I know California is different on somethings, like Megamillions has set amounts they pay for prizes other than the jackpot, but in CA they pay a percentage. So when the Megamillions gets high enough some people have won over a million dollars on like 4 numbers and the powerball, while if they lived in another state they’d have only won $250,000

Markxxx - I’d imagine that it’s taxed in a similar way to “out of state work.” E.g. If you live in NH (no income tax), and work in MA (5.3% tax), you pay MA all 5.3% of your income derived in MA. If you live in ME and work in MA, there is some sort of a split. (I live in NH, and am only familiar with that set of rules, but others at my company have the MA/ME split).

Quartz - You’d still be taxed. Being a non-citizen does not remove your liability for taxes.

DrDeth - Withholding and tax liability are separate issues. They may hold back a fixed %, but you’re liable at whatever the tax rate is on your total income. It’s entirely possible that you’d still have to write a check on April 15 for any shortfall between your liability and the withheld amount.

This is interesting. If I purchase my ticket in another state, do I pay that state’s income tax or my state’s? Does it change if I win a Powerball jackpot in a non-Powerball state? Can I buy a Megamillions subscription from New Jersey (no state lotto tax) here in Illinois, a Megamillons member state, and get out of paying tax-tax?

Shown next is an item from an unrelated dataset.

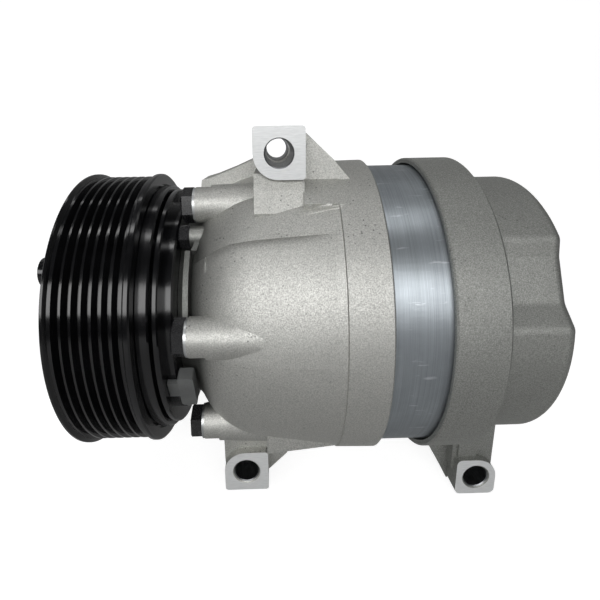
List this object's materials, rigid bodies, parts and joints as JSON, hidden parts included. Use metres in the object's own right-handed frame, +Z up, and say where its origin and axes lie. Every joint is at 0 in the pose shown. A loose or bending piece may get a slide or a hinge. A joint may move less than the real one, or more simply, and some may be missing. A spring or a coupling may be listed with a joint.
{
  "type": "automotive air conditioning compressor",
  "caption": "Belt-driven variable-displacement wobble-plate compressor with an electromagnetic clutch pulley, bolted casings and bored mounting ears.",
  "frame": {"origin": "on the shaft axis, inside the crankcase, between the pulley and the rear head", "axes": "+X along the shaft from the belt pulley to the rear head, -Y towards the machined faces of the mounting ears, +Z up"},
  "size_m": [0.2041, 0.1352, 0.1686],
  "materials": {
    "cast_aluminium": "sand-cast, blasted",
    "cast_aluminium_rear": "sand-cast, blasted",
    "turned_aluminium": "turned",
    "machined_aluminium": "machined",
    "black_steel": "gloss black",
    "black_bolt": "black phosphate",
    "zinc_steel": "zinc plated",
    "ground_steel": "ground",
    "spring_steel": "spring steel",
    "rubber": "moulded",
    "copper": "enamelled copper in resin",
    "brass": "drawn",
    "grey_plastic": "moulded"
  },
  "bodies": {
    "housing": {"front_housing": "cast_aluminium", "cylinder_block": "turned_aluminium", "rear_head": "cast_aluminium_rear", "through_bolts": "black_bolt", "bolt_washers": "zinc_steel", "coil_housing": "black_steel", "coil_connector": "grey_plastic", "control_valve": "brass", "relief_valve": "zinc_steel", "lead_clamp_screw": "black_bolt", "front_o_ring": "rubber", "suction_reed_plate": "spring_steel", "valve_plate": "machined_aluminium", "discharge_reed_plate": "spring_steel", "head_gasket": "rubber", "coil_winding": "copper", "coil_terminals": "brass", "coil_snap_ring": "zinc_steel", "bearing_snap_ring": "zinc_steel", "seal_snap_ring": "zinc_steel", "bearing_inner_race": "ground_steel", "shaft_seal": "rubber", "front_needle_bearing": "ground_steel", "rear_needle_bearing": "ground_steel", "front_thrust_bearing": "ground_steel", "guide_rails": "ground_steel", "control_valve_o_rings": "rubber", "control_valve_snap_ring": "zinc_steel", "port_seals": "rubber"},
    "pulley": {"pulley": "black_steel", "bearing_outer_race": "ground_steel", "bearing_balls": "ground_steel", "bearing_seals": "rubber"},
    "shaft": {"drive_shaft": "ground_steel", "shaft_key": "ground_steel", "shaft_nut": "zinc_steel", "clutch_hub": "black_steel", "drive_lug": "ground_steel", "destroke_spring": "spring_steel"},
    "clutch_plate": {"clutch_plate": "black_steel", "plate_rivets": "zinc_steel"},
    "sleeve": {"pivot_sleeve": "ground_steel"},
    "wobble": {"wobble_plate": "machined_aluminium", "wobble_thrust_bearing": "ground_steel", "guide_ball": "ground_steel"},
    "swash": {"swash_hub": "ground_steel", "hub_retaining_ring": "ground_steel"},
    "piston_1": {"piston_1": "machined_aluminium", "piston_rod_1": "ground_steel"},
    "piston_2": {"piston_2": "machined_aluminium", "piston_rod_2": "ground_steel"},
    "piston_3": {"piston_3": "machined_aluminium", "piston_rod_3": "ground_steel"},
    "piston_4": {"piston_4": "machined_aluminium", "piston_rod_4": "ground_steel"},
    "piston_5": {"piston_5": "machined_aluminium", "piston_rod_5": "ground_steel"}
  },
  "joints": [
    {"name": "pulley_spin", "type": "hinge", "parent": "housing", "child": "pulley", "pos_m": [-0.08, 0, 0], "axis": [1, 0, 0], "continuous": true},
    {"name": "shaft_spin", "type": "hinge", "parent": "housing", "child": "shaft", "pos_m": [0, 0, 0], "axis": [1, 0, 0], "continuous": true},
    {"name": "clutch_engage", "type": "slide", "parent": "shaft", "child": "clutch_plate", "axis": [1, 0, 0], "range_m": [0, 0.0005], "stiffness_N_per_m": 2000},
    {"name": "stroke_slide", "type": "slide", "parent": "housing", "child": "sleeve", "axis": [-1, 0, 0], "range_m": [0, 0.0104], "stiffness_N_per_m": 1500, "deforming": ["destroke_spring"]},
    {"name": "wobble_tilt", "type": "hinge", "parent": "sleeve", "child": "wobble", "pos_m": [-0.006, 0, 0], "axis": [0, 0, 1], "range_deg": [0, 18.1]},
    {"name": "swash_spin", "type": "hinge", "parent": "wobble", "child": "swash", "pos_m": [-0.006, 0, 0], "axis": [1, 0, 0], "continuous": true},
    {"name": "piston_1_stroke", "type": "slide", "parent": "housing", "child": "piston_1", "axis": [-1, 0, 0], "range_m": [0, 0.01042]},
    {"name": "piston_2_stroke", "type": "slide", "parent": "housing", "child": "piston_2", "axis": [-1, 0, 0], "range_m": [0, 0.000512]},
    {"name": "piston_3_stroke", "type": "slide", "parent": "housing", "child": "piston_3", "axis": [-1, 0, 0], "range_m": [0, 0.0043]},
    {"name": "piston_4_stroke", "type": "slide", "parent": "housing", "child": "piston_4", "axis": [-1, 0, 0], "range_m": [0, 0.01655]},
    {"name": "piston_5_stroke", "type": "slide", "parent": "housing", "child": "piston_5", "axis": [-1, 0, 0], "range_m": [0, 0.02033]}
  ],
  "couplings": [
    {"joint": "wobble_tilt", "follows": "stroke_slide", "rad_per_m": 30.303},
    {"joint": "swash_spin", "follows": "shaft_spin", "ratio": 1},
    {"joint": "piston_1_stroke", "follows": "stroke_slide", "ratio": 1},
    {"joint": "piston_2_stroke", "follows": "stroke_slide", "ratio": 0.04894},
    {"joint": "piston_3_stroke", "follows": "stroke_slide", "ratio": 0.41221},
    {"joint": "piston_4_stroke", "follows": "stroke_slide", "ratio": 1.5878},
    {"joint": "piston_5_stroke", "follows": "stroke_slide", "ratio": 1.9511}
  ]
}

They take the withholding where you claim it. So it doesn’t matter if you purchase it in another state if you claim it in your own. However, if your state doesn’t sell Powerball tickets, for example, you’re going to have to claim it in a state that does, because your state is not set up to handle the administration of the thing. Then they’ll withhold for that state, and you’ll have to deal with it just like the people who work in one state (and have taxes withheld there) and live in another (and pay there rather than the state they are withheld in).